## Task
Copy only this: the line containing "turn(pin, PIN_STEPS)", the line containing "zip(*points))), Vector(map(max, zip(*points)))", and every line between them, exactly as written.
— start Source material —
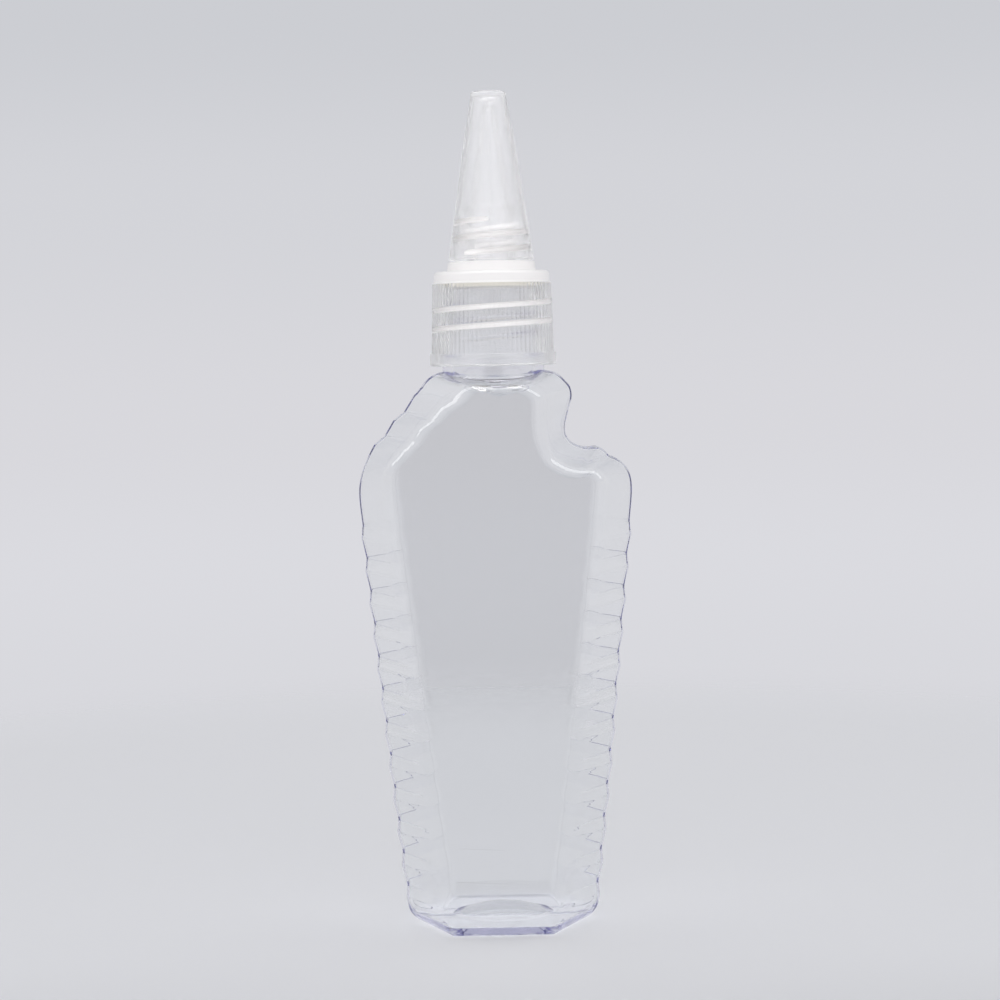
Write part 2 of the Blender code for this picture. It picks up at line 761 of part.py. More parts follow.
def make_closure(parts, cutters, material):
    closure = add_piece(
        "nozzle_closure", profile_mesh("nozzle_closure", closure_profile(), True), parts,
        CLOSURE_RIM, material,
    )
    turn(closure, CAP_STEPS)

    grooves = add_cutter("knurl_grooves", knurl_grooves(), cutters, CLOSURE_RIM)
    combine(closure, grooves, "DIFFERENCE")

    climbed = NECK_THREAD_PITCH * (CLOSURE_THREAD_START - NECK_THREAD_START) / (2 * math.pi)
    start = NECK_THREAD_BOTTOM + climbed - RIDGE_FLANK_STEP - CLOSURE_RIM
    inner_ridge = add_cutter("closure_thread", thread_ridge(
        "closure_thread", lambda height: CLOSURE_BORE_RADIUS, CLOSURE_CREST_RADIUS,
        NECK_THREAD_PITCH, start, CLOSURE_THREAD_START, CLOSURE_THREAD_TURNS,
    ), cutters, CLOSURE_RIM)
    combine(closure, inner_ridge, "UNION")

    spigot_ridge = add_cutter("spigot_thread", thread_ridge(
        "spigot_thread", lambda height: SPIGOT_RADIUS, SPIGOT_RADIUS + SPIGOT_THREAD_DEPTH,
        OVERCAP_THREAD_PITCH, OVERCAP_RIM + OVERCAP_THREAD_HEIGHT + RIDGE_FLANK_STEP - CLOSURE_RIM,
        OVERCAP_THREAD_START, SPIGOT_THREAD_TURNS,
    ), cutters, CLOSURE_RIM)
    combine(closure, spigot_ridge, "UNION")
    return closure


def overcap_outer(height):
    """Radius of the overcap's outer cone below its step."""
    taper = (OVERCAP_RIM_RADIUS - OVERCAP_TOP_RADIUS - OVERCAP_STEP) / OVERCAP_HEIGHT
    return OVERCAP_RIM_RADIUS - taper * height


def overcap_inner(height):
    return overcap_outer(height) - OVERCAP_WALL


def overcap_profile():
    top = OVERCAP_HEIGHT
    step = top - OVERCAP_STEP_DROP
    ceiling = top - OVERCAP_ROOF
    outside = [(0.0, top)]
    outside += round_corner(
        OVERCAP_TOP_RADIUS - OVERCAP_TOP_ROUND, overcap_outer(top - OVERCAP_TOP_ROUND) - OVERCAP_STEP,
        top, top - OVERCAP_TOP_ROUND,
    )
    outside += [
        (overcap_outer(step) - OVERCAP_STEP, step + OVERCAP_STEP),
        (overcap_outer(step), step),
        (OVERCAP_RIM_RADIUS, 0.0),
    ]
    inside = [
        (overcap_inner(0.0), 0.0),
        (overcap_inner(ceiling), ceiling),
        (0.0, ceiling),
    ]
    return outside + inside


def overcap_ribs():
    """Four fine ribs up the cone, each from the rim to the step, sunk into the wall."""
    step = OVERCAP_HEIGHT - OVERCAP_STEP_DROP
    sunk = OVERCAP_WALL / 2
    bm = bmesh.new()
    for i in range(OVERCAP_RIBS):
        angle = 2 * math.pi * i / OVERCAP_RIBS
        ends = []
        for z in (SEAT_GAP, step):
            outer = overcap_outer(z)
            stand = OVERCAP_RIB_STAND
            corners = []
            for out, aside in (
                (outer - sunk, -OVERCAP_RIB_WIDTH / 2), (outer + stand, -OVERCAP_RIB_WIDTH / 4),
                (outer + stand, OVERCAP_RIB_WIDTH / 4), (outer - sunk, OVERCAP_RIB_WIDTH / 2),
            ):
                corners.append(bm.verts.new((
                    out * math.cos(angle) - aside * math.sin(angle),
                    out * math.sin(angle) + aside * math.cos(angle),
                    z,
                )))
            ends.append(corners)
        bottom, upper = ends
        for a in range(4):
            b = (a + 1) % 4
            bm.faces.new((bottom[a], bottom[b], upper[b], upper[a]))
        bm.faces.new(bottom[::-1])
        bm.faces.new(upper)
    bmesh.ops.recalc_face_normals(bm, faces=bm.faces)
    return mesh_of("overcap_ribs", bm)


def make_overcap(parts, cutters, material):
    overcap = add_piece(
        "overcap", profile_mesh("overcap", overcap_profile(), False), parts, OVERCAP_RIM, material
    )
    turn(overcap, CAP_STEPS)
    ribs = add_cutter("overcap_ribs", overcap_ribs(), cutters, OVERCAP_RIM)
    combine(overcap, ribs, "UNION")
    ridge = add_cutter("overcap_thread", thread_ridge(
        "overcap_thread", overcap_inner, OVERCAP_CREST_RADIUS, OVERCAP_THREAD_PITCH,
        OVERCAP_THREAD_HEIGHT, OVERCAP_THREAD_START, OVERCAP_THREAD_TURNS,
    ), cutters, OVERCAP_RIM)
    combine(overcap, ridge, "UNION")
    return overcap


def make_seal_pin(parts, material):
    """The pin that stops the orifice, its hub just under the overcap's roof."""
    foot = NOZZLE_TIP - PIN_REACH
    top = PIN_TOP - foot
    pin = add_piece("overcap_seal_pin", profile_mesh("overcap_seal_pin", [
        (0.0, top),
        (PIN_HUB_RADIUS, top),
        (PIN_HUB_RADIUS, top - PIN_HUB_THICKNESS),
        (PIN_RADIUS, top - PIN_HUB_THICKNESS),
        (PIN_RADIUS, PIN_RADIUS / 2),
        (PIN_RADIUS / 2, 0.0),
        (0.0, 0.0),
    ], False), parts, foot, material)
    turn(pin, PIN_STEPS)
    return pin


clear_scene()
parts_collection = new_collection("nozzle_bottle")
cutter_collection = new_collection("cutters")
make_bottle(
    parts_collection, cutter_collection,
    plastic("clear_bottle_plastic", (0.86, 0.88, 0.94), 0.04, 0.95, 1.57),
)
make_liner(parts_collection, plastic("cream_foam", (0.93, 0.92, 0.84), 0.7, 0.0, 1.45))
make_closure(
    parts_collection, cutter_collection,
    plastic("milky_closure_plastic", (0.90, 0.91, 0.93), 0.3, 0.6, 1.49),
)
make_overcap(
    parts_collection, cutter_collection,
    plastic("milky_overcap_plastic", (0.92, 0.92, 0.94), 0.3, 0.6, 1.49),
)
make_seal_pin(parts_collection, plastic("milky_pin_plastic", (0.94, 0.94, 0.94), 0.4, 0.3, 1.49))
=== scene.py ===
"""Looks of the clear nozzle bottle with its screw nozzle closure and its long screw overcap.

The pieces follow in the order in which the object is put together. Metres, +Z up, front -Y.
"""
import math

import bmesh
import bpy
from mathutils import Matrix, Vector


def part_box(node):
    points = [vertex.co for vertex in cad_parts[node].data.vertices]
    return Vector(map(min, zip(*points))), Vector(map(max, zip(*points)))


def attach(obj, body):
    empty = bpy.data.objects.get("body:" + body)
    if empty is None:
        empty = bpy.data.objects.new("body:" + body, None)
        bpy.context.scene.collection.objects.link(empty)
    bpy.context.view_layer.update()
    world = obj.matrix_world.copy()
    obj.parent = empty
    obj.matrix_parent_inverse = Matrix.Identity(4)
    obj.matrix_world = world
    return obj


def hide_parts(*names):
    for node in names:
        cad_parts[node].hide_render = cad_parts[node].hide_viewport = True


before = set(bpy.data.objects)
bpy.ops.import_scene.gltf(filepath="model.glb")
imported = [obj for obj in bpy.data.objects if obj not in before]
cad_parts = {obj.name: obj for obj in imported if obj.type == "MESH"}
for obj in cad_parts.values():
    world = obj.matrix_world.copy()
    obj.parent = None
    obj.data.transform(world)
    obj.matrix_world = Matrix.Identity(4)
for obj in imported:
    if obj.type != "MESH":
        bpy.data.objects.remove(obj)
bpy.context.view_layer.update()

# Bottle: one blow-moulded shell of clear, faintly blue polyester, with bevelled and rippled
# sides, a finger notch and a pushed-up base. The neck finish with its thread is moulded first,
# and the body is blown out below it, so its wall is thickest at the heel and the shoulder.
BODY_HEIGHT = 0.1025
BODY_HALF_WIDTH = 0.0255
BODY_HALF_DEPTH = 0.0135
SIDE_EDGE_HALF_THICKNESS = 0.0027
FOOT_HALF_WIDTH = 0.0125
FOOT_HALF_DEPTH = 0.0124
FOOT_CORNER_HALF_WIDTH = 0.0077
HEEL_HALF_WIDTH = 0.0175
HEEL_HEIGHT = 0.0047
PANEL_FOOT_HALF_WIDTH = 0.0103
PANEL_FOOT_HEIGHT = 0.0068
PANEL_CORNER_HEIGHT = 0.0087
BODY_WALL = 0.0008
FLOOR_THICKNESS = 0.0012
FLOOR_BLEND = 0.0012
PUSH_UP_HALF_WIDTH = 0.0095
PUSH_UP_HALF_DEPTH = 0.0075
PUSH_UP_HEIGHT = 0.0018
DOME_SEGMENTS = 96
DOME_RINGS = 192
TRACE_STEPS = 24
MERGE = 0.000005
OVERRUN = 0.002

# Ripples down the sides: each falls gently from its crest to a crease and climbs back steeply,
# by these shares of its height, one column of points after another
RIPPLE_CLIMB = (0.0, 0.30, 0.40, 0.50, 0.60, 0.70, 0.94, 1.0)
RIPPLE_HEIGHT = 0.00056
RIPPLE_COLUMNS = 18
RIPPLE_CLIMB_SHARE = (len(RIPPLE_CLIMB) - 1) / RIPPLE_COLUMNS
SIDE_RIPPLES = 12
SIDE_RIPPLE_PITCH = 0.00613
OUTLINE_STEP = SIDE_RIPPLE_PITCH / RIPPLE_COLUMNS
SHOULDER_RIPPLE_COLUMNS = 17
SHOULDER_RIPPLE_PITCH = SHOULDER_RIPPLE_COLUMNS * OUTLINE_STEP
PANEL_RIPPLE_SHARE = 0.6
CAVITY_RIPPLE_SHARE = 0.9

# Levels from the side edge (share 0) to the panel's edge (share 1) and onto the panel
EDGE_ROUND_SHARES = (0.0, 0.3, 0.55, 0.75, 0.9)
EDGE_ROUND_DROP_SHARES = (0.0, 0.02, 0.08, 0.2, 0.45)
EDGE_ROUND_DROP = 0.0005
BEVEL_SHARES = (0.02, 0.1, 0.3, 0.5, 0.7, 0.8)
FILLET_SHARES = (0.84, 1.0, 1.3)
CAVITY_BEVEL_SHARES = (0.0, 0.03, 0.25, 0.5, 0.7)
CAVITY_FILLET_SHARES = (0.82, 1.0, 1.27)
PANEL_BORDER_SHARE = 0.05
FILLET_STEPS = 12
CAVITY_FILLET_STEPS = 8
FILLET_CROWDING = 1.25
PANEL_EDGE_REACH = 0.0054
HEEL_STEPS = 16
FOOT_STEPS = 40
HEEL_CURVE = 1.9

# Stations down the left side and up the right one: the silhouette's point and the panel
# outline's point beside it, x as a share of BODY_HALF_WIDTH, z of BODY_HEIGHT
LEFT_STATION_SHARES = (
    (0.000, 1.000, 0.020, 0.975),
    (-0.376, 1.000, -0.165, 0.975),
    (-0.443, 0.995, -0.208, 0.969),
    (-0.506, 0.983, -0.251, 0.958),
    (-0.575, 0.955, -0.349, 0.938),
    (-0.725, 0.910, -0.506, 0.902),
    (-0.876, 0.864, -0.651, 0.859),
    (-0.955, 0.835, -0.741, 0.839),
    (-0.988, 0.808, -0.773, 0.821),
    (-1.000, 0.780, -0.778, 0.785),
    (-0.969, 0.700, -0.742, 0.700),
    (-0.792, 0.270, -0.528, 0.270),
    (-0.708, 0.087, -0.430, 0.103),
)
RIGHT_STATION_SHARES = (
    (0.708, 0.087, 0.430, 0.103),
    (0.792, 0.270, 0.528, 0.270),
    (0.969, 0.700, 0.742, 0.700),
    (1.000, 0.780, 0.778, 0.780),
    (0.992, 0.804, 0.778, 0.801),
    (0.961, 0.822, 0.749, 0.813),
    (0.898, 0.836, 0.722, 0.820),
    (0.839, 0.843, 0.690, 0.823),
    (0.800, 0.853, 0.659, 0.824),
    (0.753, 0.859, 0.627, 0.824),
    (0.690, 0.858, 0.592, 0.824),
    (0.612, 0.862, 0.533, 0.826),
    (0.553, 0.871, 0.478, 0.832),
    (0.522, 0.885, 0.416, 0.842),
    (0.520, 0.900, 0.369, 0.864),
    (0.545, 0.926, 0.343, 0.898),
    (0.573, 0.952, 0.345, 0.937),
    (0.565, 0.968, 0.333, 0.953),
    (0.529, 0.980, 0.302, 0.962),
    (0.467, 0.994, 0.259, 0.969),
    (0.376, 1.000, 0.212, 0.974),
    (0.000, 1.000, 0.020, 0.975),
)
LEFT_SHOULDER_RIPPLE_STATION = 5
LEFT_SIDE_RIPPLE_STATION = 10
LEFT_STRAIGHT_STATION = 11
RIGHT_STRAIGHT_STATION = 2
RIGHT_SIDE_RIPPLE_STATION = 3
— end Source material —
## Written answer
    turn(pin, PIN_STEPS)
    return pin


clear_scene()
parts_collection = new_collection("nozzle_bottle")
cutter_collection = new_collection("cutters")
make_bottle(
    parts_collection, cutter_collection,
    plastic("clear_bottle_plastic", (0.86, 0.88, 0.94), 0.04, 0.95, 1.57),
)
make_liner(parts_collection, plastic("cream_foam", (0.93, 0.92, 0.84), 0.7, 0.0, 1.45))
make_closure(
    parts_collection, cutter_collection,
    plastic("milky_closure_plastic", (0.90, 0.91, 0.93), 0.3, 0.6, 1.49),
)
make_overcap(
    parts_collection, cutter_collection,
    plastic("milky_overcap_plastic", (0.92, 0.92, 0.94), 0.3, 0.6, 1.49),
)
make_seal_pin(parts_collection, plastic("milky_pin_plastic", (0.94, 0.94, 0.94), 0.4, 0.3, 1.49))
=== scene.py ===
"""Looks of the clear nozzle bottle with its screw nozzle closure and its long screw overcap.

The pieces follow in the order in which the object is put together. Metres, +Z up, front -Y.
"""
import math

import bmesh
import bpy
from mathutils import Matrix, Vector


def part_box(node):
    points = [vertex.co for vertex in cad_parts[node].data.vertices]
    return Vector(map(min, zip(*points))), Vector(map(max, zip(*points)))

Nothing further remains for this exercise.